In what amounted to a smaller-scale proof of concept for the recent combined-arms robot assault, a Ukrainian ground robot cleared a Russian trench in Kursk Oblast in western Russian back in September. Russia has attempted small-scale ground ’bot assaults of its own, but less successfully.
The problem, of course, is that while robots are adept at surveilling and attacking, they’re terrible at holding. To hold ground, armies put infantry in trenches. They sit, watch, wait and call for reinforcements when the enemy attacks. It’s tedious, taxing duty that requires constant vigilance.
Constant vigilance is difficult when a human operator is remotely observing the battlefield through the sensors of a maintenance-hungry ground robot.
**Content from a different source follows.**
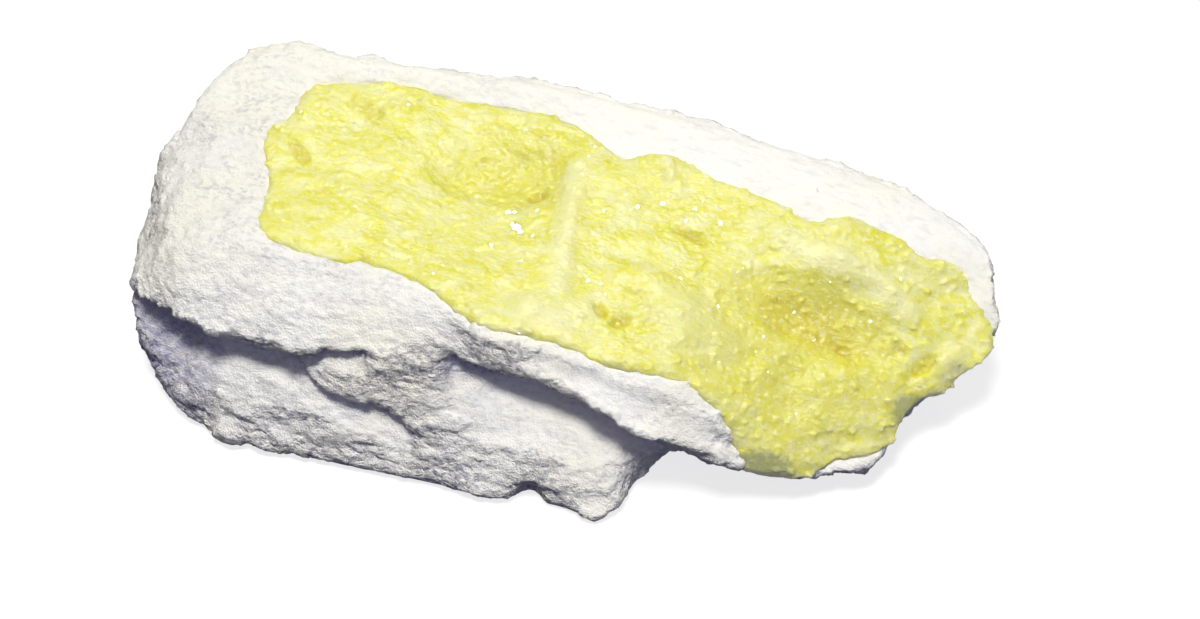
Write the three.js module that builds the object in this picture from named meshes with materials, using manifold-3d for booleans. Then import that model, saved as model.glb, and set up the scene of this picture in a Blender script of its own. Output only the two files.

Machines break down. And their radio datalinks are highly susceptible to enemy jamming, as the California think-tank RAND discovered when it gamed out a clash between hypothetical U.S. (“Blue”) and Russian (“Red”) army battalions partially equipped with armed ground drones. “Blue’s ability to operate was degraded significantly by Red’s jammers,” RAND concluded.
It’s not clear the 13th National Guard Brigade even tried to hold the Russian positions it cleared in the all-robot attack.
After nearly three years of war, Ukraine is arguably the world’s leader in military robotics. But the Ukrainians’ innovation is, in part, an answer to its desperation—that is, its struggles to recruit enough human soldiers to match the Russians person-for-person.